The corridor was empty – or so I thought, until a slight movement caught my eye. Much further down, near the top of the stairs, I saw Mrs Samuels was there. Her shift floated behind as she walked, the muslin billowing out like wings. I think she must have heard my gasp, stopping and then turning, and as she came slowly processing towards me her face was quite blank, blue eyes staring, not seeing.Her hair was a wisping halo of gold and, how strange it was that when she drew close, so close that our breaths might mingle, the hairs prickled up on the back of my neck as those small clouds of vapour froze on the air, strung thick with glistening pearls of ice. And, although Mrs Samuels was facing me, I clearly saw the back of her head in a mirror that hung on the opposite wall. And there I also saw myself, the girl who looked out from an open door, her face starkly lit in the candle’s flame – a face that was made of shadow and light – a girl with black hair, white skin, black eyes.
Only she wasn’t me.
Where my mouth was open, the source of a pitiful moaning sound, hers was closed with the faintest trace of a smile. I knew that I’d seen that expression before, in a painting that hung in Dinwood Court, and I already knew the reply when I asked, “Who are you?”
             “Esther,” said the girl in the mirror.
             “Mama,” said the woman who stood in the hall, who looked at my feet and called plaintively, “Oh...my love, you’re still hurt. You’re still bleeding.”

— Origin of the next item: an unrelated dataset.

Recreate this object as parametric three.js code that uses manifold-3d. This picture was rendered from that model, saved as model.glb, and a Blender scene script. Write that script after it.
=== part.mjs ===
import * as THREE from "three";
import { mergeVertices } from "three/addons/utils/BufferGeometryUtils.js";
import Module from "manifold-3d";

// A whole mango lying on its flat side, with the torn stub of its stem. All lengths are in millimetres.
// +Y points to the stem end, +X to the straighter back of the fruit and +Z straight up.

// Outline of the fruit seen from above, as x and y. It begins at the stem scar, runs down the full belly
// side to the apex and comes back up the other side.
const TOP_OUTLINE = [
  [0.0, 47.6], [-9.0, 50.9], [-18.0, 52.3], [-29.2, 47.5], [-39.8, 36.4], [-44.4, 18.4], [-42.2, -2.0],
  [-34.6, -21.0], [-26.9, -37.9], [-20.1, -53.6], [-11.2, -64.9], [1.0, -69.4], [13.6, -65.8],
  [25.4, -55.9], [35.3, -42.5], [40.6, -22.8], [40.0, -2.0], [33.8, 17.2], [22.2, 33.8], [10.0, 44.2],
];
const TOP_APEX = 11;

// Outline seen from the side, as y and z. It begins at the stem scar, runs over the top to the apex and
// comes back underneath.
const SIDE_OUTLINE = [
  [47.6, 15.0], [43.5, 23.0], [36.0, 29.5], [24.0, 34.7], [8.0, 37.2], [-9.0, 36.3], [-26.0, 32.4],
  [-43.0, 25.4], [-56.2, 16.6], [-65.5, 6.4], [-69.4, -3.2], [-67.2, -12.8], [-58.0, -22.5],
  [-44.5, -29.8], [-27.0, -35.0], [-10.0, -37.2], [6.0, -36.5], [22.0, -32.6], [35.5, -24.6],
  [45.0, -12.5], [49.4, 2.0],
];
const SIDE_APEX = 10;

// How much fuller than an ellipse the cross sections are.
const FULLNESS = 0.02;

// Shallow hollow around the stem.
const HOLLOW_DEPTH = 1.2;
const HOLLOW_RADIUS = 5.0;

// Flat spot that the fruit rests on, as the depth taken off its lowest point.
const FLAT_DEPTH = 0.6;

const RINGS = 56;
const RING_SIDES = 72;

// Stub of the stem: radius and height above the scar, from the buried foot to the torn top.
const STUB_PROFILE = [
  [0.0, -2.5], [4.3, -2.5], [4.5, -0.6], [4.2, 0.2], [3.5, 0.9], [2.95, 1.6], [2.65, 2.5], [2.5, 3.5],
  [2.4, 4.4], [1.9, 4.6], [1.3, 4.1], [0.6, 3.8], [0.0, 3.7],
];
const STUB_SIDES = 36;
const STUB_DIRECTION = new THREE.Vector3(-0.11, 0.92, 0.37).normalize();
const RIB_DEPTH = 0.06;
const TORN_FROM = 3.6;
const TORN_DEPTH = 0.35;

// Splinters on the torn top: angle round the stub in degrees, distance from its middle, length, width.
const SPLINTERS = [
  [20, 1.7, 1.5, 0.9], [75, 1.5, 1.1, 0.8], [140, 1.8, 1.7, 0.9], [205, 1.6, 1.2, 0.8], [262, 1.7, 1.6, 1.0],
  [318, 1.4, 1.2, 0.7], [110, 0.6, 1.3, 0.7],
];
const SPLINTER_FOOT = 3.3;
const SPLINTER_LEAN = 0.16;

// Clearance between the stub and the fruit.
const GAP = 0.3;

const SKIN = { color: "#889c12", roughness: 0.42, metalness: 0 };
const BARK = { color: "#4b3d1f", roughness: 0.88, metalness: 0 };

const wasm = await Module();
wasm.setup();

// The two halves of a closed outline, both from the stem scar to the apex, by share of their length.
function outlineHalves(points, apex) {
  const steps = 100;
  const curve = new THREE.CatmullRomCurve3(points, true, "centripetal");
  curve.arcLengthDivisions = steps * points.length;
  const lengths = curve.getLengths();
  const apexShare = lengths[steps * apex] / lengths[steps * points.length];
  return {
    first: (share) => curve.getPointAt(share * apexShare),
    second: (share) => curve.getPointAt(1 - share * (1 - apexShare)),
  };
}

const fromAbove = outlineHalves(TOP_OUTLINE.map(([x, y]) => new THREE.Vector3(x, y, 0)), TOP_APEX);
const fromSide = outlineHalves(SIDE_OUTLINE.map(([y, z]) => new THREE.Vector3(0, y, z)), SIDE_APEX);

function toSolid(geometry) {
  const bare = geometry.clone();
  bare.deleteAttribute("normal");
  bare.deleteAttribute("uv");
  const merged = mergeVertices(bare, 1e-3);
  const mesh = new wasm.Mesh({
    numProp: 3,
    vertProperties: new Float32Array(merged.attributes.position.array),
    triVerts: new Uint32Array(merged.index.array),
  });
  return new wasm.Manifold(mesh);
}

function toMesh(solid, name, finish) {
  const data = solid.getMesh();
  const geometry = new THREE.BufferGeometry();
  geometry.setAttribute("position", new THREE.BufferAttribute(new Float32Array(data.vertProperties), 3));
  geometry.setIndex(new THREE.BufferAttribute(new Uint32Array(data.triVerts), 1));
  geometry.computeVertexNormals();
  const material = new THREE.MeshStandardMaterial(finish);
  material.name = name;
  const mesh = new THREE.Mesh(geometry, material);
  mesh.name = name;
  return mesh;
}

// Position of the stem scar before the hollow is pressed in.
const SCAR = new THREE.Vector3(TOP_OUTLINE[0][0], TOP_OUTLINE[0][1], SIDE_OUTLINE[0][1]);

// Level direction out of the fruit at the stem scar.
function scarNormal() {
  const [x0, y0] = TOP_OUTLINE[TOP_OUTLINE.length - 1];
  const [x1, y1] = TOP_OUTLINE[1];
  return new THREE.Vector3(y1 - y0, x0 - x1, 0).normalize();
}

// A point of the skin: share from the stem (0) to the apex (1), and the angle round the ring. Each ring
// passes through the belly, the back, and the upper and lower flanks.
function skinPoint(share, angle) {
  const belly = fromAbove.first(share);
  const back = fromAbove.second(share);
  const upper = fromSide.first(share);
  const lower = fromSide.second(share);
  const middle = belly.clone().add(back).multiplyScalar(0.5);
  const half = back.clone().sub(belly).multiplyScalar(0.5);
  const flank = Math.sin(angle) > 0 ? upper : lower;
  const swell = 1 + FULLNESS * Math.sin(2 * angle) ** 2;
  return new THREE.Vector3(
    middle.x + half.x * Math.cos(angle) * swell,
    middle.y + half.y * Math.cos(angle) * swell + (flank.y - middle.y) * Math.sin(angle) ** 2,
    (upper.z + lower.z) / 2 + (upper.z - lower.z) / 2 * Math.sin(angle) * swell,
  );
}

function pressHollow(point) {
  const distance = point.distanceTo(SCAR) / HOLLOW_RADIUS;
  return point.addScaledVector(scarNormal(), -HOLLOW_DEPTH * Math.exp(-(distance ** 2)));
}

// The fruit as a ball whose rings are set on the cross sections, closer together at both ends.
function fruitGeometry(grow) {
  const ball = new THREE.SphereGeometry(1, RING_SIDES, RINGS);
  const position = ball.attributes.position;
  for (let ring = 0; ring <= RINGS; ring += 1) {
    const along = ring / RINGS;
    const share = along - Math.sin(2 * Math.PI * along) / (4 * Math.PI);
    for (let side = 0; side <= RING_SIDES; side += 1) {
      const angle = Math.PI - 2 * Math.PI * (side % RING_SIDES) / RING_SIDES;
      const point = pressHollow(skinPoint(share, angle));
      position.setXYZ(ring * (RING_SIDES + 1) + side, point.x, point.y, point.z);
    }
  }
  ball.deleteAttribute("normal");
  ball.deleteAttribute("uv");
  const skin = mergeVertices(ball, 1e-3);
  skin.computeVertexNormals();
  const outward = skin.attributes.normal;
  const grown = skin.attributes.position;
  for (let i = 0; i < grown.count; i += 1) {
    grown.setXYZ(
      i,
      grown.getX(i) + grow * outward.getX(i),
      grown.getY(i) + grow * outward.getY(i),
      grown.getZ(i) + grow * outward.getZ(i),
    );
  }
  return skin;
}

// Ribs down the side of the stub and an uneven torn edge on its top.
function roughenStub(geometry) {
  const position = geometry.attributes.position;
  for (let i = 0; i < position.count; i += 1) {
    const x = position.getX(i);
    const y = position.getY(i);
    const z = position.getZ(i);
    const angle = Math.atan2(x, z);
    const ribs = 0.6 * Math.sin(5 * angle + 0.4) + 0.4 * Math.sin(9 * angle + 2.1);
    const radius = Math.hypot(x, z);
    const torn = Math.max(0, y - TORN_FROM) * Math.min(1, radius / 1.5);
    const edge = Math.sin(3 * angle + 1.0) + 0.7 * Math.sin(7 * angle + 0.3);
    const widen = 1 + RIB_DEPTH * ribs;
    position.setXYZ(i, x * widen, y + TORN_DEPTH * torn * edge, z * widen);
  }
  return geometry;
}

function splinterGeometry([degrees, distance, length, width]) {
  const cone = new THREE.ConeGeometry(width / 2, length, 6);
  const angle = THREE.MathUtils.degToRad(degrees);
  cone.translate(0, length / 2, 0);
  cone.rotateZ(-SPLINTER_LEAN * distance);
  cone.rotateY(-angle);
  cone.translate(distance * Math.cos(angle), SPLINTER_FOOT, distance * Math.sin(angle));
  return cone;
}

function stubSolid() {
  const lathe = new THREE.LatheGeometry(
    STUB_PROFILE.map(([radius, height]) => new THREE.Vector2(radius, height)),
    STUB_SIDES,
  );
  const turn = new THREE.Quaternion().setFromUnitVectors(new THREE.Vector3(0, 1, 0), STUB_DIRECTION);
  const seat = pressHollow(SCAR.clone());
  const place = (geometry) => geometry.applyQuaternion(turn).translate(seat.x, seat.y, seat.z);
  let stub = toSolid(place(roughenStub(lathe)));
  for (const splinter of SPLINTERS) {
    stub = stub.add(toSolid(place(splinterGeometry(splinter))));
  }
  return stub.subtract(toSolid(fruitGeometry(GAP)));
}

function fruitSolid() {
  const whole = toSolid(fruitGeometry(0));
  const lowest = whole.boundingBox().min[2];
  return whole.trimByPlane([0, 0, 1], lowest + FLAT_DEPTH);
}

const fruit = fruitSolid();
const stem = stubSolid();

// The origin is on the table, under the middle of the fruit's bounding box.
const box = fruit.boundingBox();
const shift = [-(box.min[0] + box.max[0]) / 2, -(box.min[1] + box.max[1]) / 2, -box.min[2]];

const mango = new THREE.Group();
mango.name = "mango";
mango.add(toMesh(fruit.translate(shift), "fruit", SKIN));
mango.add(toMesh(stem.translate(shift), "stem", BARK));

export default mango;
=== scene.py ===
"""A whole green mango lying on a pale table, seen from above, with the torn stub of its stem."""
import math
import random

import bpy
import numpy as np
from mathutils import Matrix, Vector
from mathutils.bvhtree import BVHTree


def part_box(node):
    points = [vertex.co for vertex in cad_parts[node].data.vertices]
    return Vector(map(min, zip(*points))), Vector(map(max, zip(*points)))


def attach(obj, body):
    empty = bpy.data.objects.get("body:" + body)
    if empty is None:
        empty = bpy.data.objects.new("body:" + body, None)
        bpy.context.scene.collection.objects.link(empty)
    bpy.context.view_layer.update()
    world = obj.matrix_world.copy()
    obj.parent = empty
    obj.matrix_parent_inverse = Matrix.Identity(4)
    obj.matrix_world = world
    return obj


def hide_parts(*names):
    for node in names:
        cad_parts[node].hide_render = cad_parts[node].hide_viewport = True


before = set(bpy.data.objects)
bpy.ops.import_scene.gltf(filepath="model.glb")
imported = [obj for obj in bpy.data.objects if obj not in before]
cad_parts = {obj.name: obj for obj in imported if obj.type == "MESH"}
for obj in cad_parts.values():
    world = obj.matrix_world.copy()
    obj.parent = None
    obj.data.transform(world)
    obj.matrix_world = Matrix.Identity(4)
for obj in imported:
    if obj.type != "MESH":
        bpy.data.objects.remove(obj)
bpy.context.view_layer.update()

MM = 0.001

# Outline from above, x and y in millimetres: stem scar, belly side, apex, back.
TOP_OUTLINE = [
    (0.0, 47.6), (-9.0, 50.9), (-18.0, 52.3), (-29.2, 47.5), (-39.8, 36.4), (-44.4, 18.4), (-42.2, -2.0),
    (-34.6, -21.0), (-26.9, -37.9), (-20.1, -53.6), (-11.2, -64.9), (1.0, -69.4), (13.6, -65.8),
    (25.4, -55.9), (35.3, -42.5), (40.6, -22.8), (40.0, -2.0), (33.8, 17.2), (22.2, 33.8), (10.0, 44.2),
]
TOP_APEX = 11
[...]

            She took a step forward. I took a step back, glancing down to see a slight stain on my shift; surely a leaking of blood from my courses. But, it must have been an illusion, that other thing I saw, when a shadow cast over the crimson walls to draw my eyes back to the looking glass and there, in that reflection, a glistening wetness continued to spread, to show the white hems of Esther’s gown now soaked the darkest, dripping red – a colour that mingled through flowers in the carpet, the weave blooming and blurring before my eyes.
Another step back. Esther did not move, and through my fast and trembling breaths I heard Mrs Samuels speaking again, her words slow and rhythmic, mechanical. “Don’t run away, Esther. Please, let me hold you. Let me keep you warm.”